■ **What is asked**: Locate, in the data below, the line that contains "Write part 3" and the line that contains "return material"; reproduce exactly those two lines and every line between them, nothing more.

■ **Data listing**:
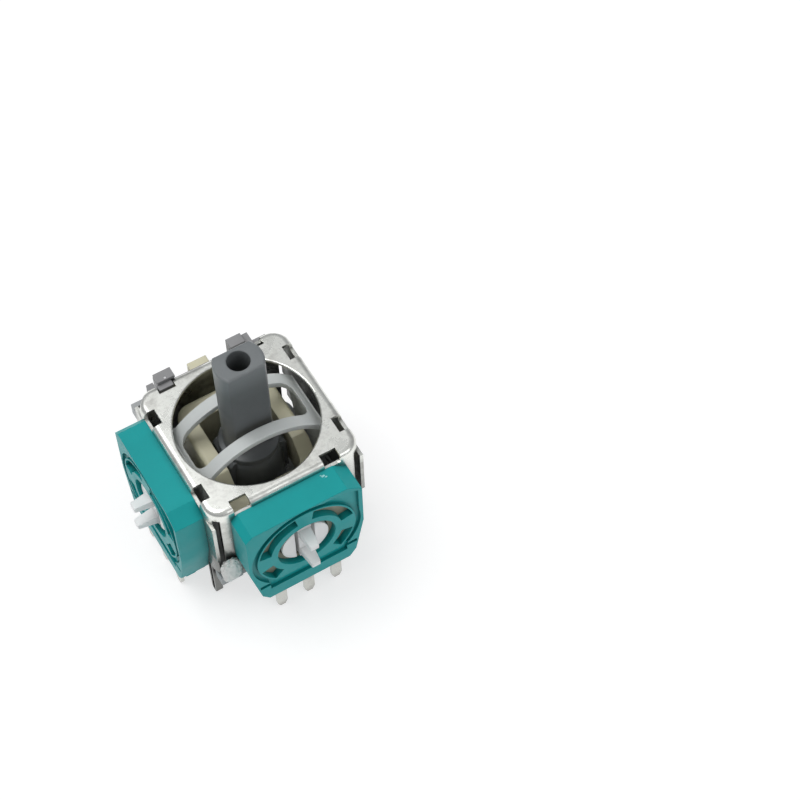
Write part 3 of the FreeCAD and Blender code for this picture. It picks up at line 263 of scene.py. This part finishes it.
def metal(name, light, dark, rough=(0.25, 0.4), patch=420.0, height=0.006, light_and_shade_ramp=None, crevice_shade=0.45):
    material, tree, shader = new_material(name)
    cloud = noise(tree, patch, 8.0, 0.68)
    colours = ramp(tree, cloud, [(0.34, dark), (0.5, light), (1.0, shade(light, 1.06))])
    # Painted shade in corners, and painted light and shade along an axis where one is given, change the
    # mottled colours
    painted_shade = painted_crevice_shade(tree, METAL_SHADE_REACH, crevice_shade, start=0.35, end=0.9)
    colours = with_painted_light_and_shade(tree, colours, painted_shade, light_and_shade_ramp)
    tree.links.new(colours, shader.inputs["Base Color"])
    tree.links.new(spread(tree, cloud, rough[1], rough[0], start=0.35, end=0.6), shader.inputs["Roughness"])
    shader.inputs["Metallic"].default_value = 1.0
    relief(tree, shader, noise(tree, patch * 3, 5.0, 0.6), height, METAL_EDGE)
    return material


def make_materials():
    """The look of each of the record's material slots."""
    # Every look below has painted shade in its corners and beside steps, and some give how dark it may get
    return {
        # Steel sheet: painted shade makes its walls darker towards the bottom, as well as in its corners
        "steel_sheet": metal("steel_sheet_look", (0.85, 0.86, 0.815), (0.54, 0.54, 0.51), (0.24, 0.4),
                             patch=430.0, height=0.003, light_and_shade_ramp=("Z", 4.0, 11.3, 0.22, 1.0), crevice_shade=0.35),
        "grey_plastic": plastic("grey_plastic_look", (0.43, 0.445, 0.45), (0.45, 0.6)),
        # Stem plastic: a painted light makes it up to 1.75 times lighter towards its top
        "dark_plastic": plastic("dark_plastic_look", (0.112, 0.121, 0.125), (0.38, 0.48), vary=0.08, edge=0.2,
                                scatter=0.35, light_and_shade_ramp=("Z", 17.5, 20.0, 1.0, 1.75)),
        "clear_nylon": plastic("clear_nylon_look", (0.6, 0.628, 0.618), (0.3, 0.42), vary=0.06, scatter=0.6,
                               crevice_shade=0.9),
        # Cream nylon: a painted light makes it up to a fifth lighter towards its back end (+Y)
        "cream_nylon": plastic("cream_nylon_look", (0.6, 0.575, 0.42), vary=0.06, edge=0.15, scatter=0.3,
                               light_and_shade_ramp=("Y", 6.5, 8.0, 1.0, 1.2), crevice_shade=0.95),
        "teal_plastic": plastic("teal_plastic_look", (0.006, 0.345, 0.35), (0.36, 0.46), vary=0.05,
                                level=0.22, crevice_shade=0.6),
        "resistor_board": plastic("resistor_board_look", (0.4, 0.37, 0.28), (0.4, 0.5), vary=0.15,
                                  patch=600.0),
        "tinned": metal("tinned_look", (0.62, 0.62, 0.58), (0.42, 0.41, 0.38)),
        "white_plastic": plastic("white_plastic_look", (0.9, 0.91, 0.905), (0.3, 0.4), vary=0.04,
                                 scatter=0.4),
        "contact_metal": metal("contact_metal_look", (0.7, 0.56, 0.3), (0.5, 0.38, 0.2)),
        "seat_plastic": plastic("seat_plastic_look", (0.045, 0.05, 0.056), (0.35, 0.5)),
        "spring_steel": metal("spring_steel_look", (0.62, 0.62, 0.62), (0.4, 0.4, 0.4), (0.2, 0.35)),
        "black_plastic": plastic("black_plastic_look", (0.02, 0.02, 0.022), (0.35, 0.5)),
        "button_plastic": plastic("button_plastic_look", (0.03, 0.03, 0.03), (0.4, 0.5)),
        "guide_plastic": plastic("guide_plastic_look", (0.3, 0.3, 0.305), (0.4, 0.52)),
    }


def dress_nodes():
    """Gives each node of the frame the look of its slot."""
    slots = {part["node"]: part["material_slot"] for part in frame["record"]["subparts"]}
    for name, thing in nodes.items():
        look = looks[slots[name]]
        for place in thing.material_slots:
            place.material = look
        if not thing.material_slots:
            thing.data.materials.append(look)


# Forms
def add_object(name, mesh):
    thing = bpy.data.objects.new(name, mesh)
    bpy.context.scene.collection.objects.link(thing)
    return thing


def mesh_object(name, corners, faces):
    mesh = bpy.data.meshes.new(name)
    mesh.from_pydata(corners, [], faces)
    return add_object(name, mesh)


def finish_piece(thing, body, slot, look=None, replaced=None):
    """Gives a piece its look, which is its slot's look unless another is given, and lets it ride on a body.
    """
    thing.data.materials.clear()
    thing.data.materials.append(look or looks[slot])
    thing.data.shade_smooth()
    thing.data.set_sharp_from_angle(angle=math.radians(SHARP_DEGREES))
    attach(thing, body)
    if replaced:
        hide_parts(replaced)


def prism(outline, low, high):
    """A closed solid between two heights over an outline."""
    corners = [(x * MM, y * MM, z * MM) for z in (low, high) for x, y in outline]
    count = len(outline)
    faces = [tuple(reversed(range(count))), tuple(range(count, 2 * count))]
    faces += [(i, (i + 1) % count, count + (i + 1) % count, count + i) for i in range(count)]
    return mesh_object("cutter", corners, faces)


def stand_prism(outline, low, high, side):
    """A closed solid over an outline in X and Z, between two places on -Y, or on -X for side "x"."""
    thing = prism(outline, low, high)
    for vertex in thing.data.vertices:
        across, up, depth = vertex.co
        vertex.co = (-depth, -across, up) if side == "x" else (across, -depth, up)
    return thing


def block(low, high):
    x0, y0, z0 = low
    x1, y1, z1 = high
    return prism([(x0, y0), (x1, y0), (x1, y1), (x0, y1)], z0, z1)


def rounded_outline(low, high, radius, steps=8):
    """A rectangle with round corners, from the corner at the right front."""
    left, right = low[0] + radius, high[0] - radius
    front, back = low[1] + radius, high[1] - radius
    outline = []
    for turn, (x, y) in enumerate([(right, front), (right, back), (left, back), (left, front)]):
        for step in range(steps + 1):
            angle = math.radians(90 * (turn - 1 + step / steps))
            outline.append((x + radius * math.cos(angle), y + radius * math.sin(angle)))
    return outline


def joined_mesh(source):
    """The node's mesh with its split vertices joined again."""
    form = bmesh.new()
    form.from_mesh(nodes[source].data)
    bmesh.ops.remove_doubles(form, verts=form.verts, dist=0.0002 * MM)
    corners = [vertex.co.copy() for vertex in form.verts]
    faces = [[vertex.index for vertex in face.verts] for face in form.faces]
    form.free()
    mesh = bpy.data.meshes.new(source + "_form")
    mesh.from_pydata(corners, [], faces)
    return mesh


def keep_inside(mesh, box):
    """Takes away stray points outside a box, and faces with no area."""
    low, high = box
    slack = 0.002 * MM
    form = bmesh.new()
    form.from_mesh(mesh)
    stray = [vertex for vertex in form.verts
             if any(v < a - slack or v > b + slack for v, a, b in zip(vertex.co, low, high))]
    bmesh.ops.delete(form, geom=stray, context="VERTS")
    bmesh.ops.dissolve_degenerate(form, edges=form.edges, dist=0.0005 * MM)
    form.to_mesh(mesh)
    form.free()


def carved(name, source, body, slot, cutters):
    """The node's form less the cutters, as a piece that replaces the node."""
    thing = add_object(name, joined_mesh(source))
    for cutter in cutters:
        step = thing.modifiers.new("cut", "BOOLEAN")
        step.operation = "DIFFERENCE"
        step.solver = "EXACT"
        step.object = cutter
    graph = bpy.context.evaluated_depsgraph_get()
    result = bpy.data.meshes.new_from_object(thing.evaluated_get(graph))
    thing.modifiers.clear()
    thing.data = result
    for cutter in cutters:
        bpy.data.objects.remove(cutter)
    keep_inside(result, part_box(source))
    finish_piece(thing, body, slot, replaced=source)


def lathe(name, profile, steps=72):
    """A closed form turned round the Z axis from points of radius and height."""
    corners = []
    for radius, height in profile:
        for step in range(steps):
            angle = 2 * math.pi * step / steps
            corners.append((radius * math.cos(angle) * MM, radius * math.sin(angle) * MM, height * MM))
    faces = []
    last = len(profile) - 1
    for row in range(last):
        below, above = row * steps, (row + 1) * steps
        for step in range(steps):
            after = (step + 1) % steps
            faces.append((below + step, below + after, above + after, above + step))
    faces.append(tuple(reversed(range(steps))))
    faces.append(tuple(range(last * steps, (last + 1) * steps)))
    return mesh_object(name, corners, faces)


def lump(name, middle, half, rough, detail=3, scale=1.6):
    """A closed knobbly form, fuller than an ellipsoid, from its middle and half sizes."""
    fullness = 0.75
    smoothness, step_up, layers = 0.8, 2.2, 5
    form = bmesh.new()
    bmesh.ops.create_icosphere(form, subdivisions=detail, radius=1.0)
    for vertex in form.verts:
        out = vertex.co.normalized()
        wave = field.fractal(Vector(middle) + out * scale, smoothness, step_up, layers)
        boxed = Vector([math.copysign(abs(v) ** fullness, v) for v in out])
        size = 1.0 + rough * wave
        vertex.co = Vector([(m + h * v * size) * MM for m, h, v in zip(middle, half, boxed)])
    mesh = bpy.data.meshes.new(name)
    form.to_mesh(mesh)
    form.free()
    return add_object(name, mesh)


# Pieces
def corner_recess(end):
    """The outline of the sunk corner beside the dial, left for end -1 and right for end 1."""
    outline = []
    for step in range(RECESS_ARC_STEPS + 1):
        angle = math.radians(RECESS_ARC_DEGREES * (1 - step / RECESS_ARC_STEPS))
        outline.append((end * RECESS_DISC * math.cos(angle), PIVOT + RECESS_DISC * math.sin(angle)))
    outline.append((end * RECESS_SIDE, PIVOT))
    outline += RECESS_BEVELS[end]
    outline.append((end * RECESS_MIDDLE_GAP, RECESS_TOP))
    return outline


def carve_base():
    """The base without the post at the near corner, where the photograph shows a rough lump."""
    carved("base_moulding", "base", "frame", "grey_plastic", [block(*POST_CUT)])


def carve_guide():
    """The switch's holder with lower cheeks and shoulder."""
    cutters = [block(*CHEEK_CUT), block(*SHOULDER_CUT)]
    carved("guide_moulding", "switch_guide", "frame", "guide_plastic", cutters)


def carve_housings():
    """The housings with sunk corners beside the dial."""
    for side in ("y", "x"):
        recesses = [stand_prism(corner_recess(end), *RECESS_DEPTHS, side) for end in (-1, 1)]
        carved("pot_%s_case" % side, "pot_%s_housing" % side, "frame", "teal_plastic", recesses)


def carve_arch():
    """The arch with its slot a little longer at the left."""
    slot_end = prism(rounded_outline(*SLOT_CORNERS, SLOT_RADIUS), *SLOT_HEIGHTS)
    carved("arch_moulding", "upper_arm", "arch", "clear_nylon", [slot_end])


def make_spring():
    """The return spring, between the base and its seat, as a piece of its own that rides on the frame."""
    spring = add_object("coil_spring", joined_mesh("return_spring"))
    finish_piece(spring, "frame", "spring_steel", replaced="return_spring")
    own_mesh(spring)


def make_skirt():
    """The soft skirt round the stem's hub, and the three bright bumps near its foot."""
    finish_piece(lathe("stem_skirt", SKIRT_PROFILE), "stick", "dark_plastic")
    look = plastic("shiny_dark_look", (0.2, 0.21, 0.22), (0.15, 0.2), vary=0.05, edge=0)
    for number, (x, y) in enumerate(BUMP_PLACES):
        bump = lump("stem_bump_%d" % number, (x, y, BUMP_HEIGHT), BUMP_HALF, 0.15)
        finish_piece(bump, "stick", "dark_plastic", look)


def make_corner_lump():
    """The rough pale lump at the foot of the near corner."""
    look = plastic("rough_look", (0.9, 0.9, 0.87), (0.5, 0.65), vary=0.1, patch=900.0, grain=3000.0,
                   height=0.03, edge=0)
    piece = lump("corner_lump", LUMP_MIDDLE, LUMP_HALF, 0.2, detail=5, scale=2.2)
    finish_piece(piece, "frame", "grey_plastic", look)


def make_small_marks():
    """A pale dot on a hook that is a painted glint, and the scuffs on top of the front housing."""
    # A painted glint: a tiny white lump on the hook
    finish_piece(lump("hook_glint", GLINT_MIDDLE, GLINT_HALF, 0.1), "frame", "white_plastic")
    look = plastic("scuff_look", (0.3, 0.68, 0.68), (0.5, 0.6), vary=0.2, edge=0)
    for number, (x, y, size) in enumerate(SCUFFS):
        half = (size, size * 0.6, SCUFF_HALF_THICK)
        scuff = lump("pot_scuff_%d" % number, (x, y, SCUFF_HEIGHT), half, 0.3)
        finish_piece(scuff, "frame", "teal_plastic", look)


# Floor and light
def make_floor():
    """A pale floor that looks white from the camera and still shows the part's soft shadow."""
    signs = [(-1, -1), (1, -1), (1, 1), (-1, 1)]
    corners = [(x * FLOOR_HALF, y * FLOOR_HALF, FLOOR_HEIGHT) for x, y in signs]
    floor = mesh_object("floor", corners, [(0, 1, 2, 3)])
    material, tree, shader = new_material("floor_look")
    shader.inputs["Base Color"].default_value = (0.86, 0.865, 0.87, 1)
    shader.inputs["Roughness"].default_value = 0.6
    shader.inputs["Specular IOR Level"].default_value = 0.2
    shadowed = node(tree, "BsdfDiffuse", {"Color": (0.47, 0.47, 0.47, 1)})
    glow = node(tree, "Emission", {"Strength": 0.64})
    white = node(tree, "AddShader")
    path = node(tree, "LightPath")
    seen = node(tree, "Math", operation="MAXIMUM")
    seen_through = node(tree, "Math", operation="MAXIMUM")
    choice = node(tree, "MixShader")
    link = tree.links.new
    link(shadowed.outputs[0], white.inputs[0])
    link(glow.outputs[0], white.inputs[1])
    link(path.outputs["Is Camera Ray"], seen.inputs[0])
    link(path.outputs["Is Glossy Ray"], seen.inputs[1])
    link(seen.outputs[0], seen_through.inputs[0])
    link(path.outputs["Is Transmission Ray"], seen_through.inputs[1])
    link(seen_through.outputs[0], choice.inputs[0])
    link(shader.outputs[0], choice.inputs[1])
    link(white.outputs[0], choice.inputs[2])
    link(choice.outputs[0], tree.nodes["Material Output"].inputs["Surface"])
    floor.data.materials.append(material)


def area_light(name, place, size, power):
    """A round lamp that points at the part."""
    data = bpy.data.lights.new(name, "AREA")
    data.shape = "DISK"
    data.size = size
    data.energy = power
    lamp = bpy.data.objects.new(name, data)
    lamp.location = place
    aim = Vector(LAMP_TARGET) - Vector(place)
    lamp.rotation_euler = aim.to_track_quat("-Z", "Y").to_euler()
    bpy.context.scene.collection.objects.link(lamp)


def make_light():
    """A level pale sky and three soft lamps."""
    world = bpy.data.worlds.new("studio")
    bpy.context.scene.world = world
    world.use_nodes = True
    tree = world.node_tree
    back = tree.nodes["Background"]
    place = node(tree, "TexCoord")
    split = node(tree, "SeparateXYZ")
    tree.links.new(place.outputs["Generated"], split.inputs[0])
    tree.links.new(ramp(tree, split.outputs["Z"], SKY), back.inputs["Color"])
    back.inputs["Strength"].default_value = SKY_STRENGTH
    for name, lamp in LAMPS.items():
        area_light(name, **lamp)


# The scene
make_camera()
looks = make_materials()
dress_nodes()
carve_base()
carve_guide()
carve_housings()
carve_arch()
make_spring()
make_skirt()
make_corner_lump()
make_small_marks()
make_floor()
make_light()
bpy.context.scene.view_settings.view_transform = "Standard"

---

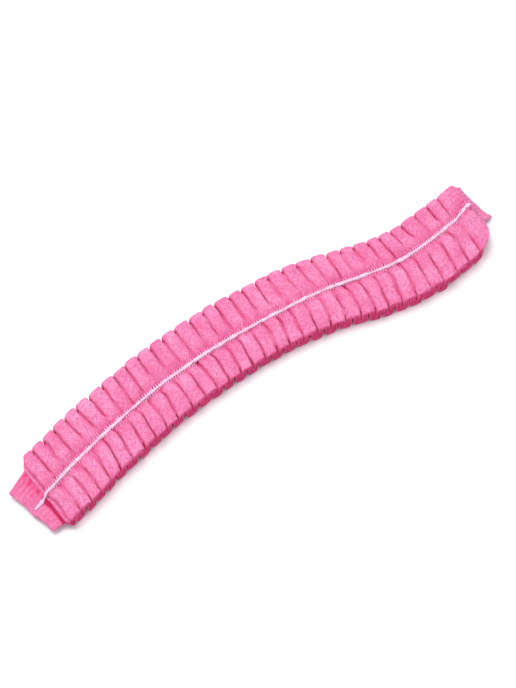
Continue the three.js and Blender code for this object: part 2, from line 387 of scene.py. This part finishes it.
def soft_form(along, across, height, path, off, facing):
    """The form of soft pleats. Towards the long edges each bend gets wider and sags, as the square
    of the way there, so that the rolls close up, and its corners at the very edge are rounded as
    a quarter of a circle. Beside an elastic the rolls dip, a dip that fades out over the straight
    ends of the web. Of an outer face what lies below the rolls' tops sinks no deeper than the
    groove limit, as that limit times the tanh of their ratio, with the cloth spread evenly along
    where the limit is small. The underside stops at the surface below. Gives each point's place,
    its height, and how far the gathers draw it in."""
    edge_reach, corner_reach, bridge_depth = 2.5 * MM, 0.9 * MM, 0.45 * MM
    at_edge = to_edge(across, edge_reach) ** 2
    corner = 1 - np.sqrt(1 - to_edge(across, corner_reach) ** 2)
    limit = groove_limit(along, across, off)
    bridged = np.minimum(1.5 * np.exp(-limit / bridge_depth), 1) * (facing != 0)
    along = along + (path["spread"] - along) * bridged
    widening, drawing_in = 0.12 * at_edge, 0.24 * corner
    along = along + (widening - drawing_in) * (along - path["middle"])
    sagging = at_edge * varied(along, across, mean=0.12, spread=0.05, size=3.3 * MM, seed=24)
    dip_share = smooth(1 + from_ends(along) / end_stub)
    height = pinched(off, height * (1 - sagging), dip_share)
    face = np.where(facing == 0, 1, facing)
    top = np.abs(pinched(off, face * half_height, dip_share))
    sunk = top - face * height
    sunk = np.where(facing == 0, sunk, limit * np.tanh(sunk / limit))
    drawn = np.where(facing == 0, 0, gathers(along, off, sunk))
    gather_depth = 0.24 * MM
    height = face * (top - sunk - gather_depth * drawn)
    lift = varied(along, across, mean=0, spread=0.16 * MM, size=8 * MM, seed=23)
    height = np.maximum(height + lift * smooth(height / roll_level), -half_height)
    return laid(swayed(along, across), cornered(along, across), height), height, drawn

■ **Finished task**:
Write part 3 of the FreeCAD and Blender code for this picture. It picks up at line 263 of scene.py. This part finishes it.
def metal(name, light, dark, rough=(0.25, 0.4), patch=420.0, height=0.006, light_and_shade_ramp=None, crevice_shade=0.45):
    material, tree, shader = new_material(name)
    cloud = noise(tree, patch, 8.0, 0.68)
    colours = ramp(tree, cloud, [(0.34, dark), (0.5, light), (1.0, shade(light, 1.06))])
    # Painted shade in corners, and painted light and shade along an axis where one is given, change the
    # mottled colours
    painted_shade = painted_crevice_shade(tree, METAL_SHADE_REACH, crevice_shade, start=0.35, end=0.9)
    colours = with_painted_light_and_shade(tree, colours, painted_shade, light_and_shade_ramp)
    tree.links.new(colours, shader.inputs["Base Color"])
    tree.links.new(spread(tree, cloud, rough[1], rough[0], start=0.35, end=0.6), shader.inputs["Roughness"])
    shader.inputs["Metallic"].default_value = 1.0
    relief(tree, shader, noise(tree, patch * 3, 5.0, 0.6), height, METAL_EDGE)
    return material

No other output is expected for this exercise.